I know it’s a cliché to hate your mother-in-law, but I actually don’t have a problem with mine; it’s my wife who’s decided that my mother is the devil. To be honest, I know that my mother isn’t perfect—she gets on my nerves a lot, too, and has never been good at butting out of my life, and does tend to give my wife a hard time about a lot of things—but I never should have admitted that to my wife, because now she can’t contain herself. When the topic of my mother comes up, my wife becomes a totally different person, like, she dislikes my mother so much it’s almost unhealthy. My goal is to get my wife over her hatred so she can be a normal person all the time.

Blessed be the peacemakers, because they’re always getting fucked by the angry, out-of-control people they like to hang out with.

That’s what warring parties means—people who are angry and out of control—so don’t think for a minute that you’re going to make peace. If anything, you’re going to get blasted from both sides.

Your mother and wife may both have nasty, overbearing tendencies—what a coincidence! Perhaps we should start a linked website,

The good news, I take it, is that you think your wife is basically a good, reasonable partner, as long as she’s not focused on your mother. The bad news is that she doesn’t see her inner asshole as a problem (and neither does your mother, further coincidence), so you can’t expect her to change and her control will never be great.

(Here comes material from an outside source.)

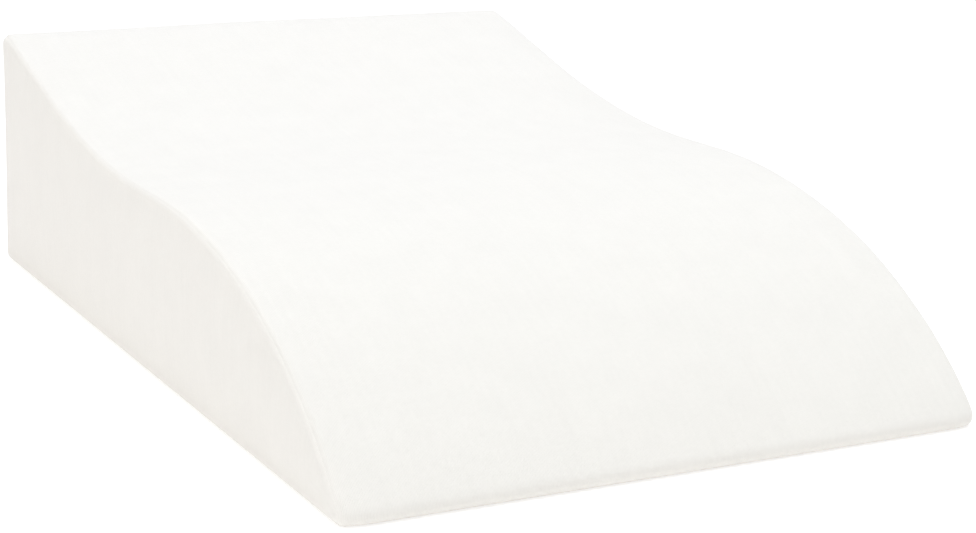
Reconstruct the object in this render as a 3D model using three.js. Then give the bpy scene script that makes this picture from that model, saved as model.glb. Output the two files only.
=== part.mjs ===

Now that your expectations are properly shattered, the real healing can begin. Start by giving up on notions about Sunday brunches with the extended family, and accept the fact that your partnership with your wife is priority one, of necessity.

You can see your mother whenever you want, as long as you don’t see or talk about her with your wife. Don’t try to put them in the same room, because two women will enter, and only one will leave..

Suggest to your wife that it will be in her best interest, and the kids’, to participate in occasional family get-togethers but that, if she agrees, she needs to decide when it’s necessary and how she can best get through it. If your wife won’t agree to contact, there’s nothing you can do about it except to develop your own ways of keeping in touch with your mother and trying to negotiate some contact with the kids.

Either way, don’t try to help your wife to get over her hatred; just make sure to put a healthy distance between her and her hatred’s source.

I have a good partnership but my wife turns out to have an inner asshole that will always make it agony for her to spend time with my mother and it’s my job to work around that fact. I won’t try to bring them together. I won’t listen to their complaints. I’ll make it clear, to both women, that I love them and see the animosity as an unfortunate fact of life, rather than something either one caused. I’ll urge my wife to view the problem as my partner in family management and hope that, without changing her feelings, she can see reasons for occasional diplomatic engagement; but if she doesn’t, I’ve done the best I can and must be proud of that fact.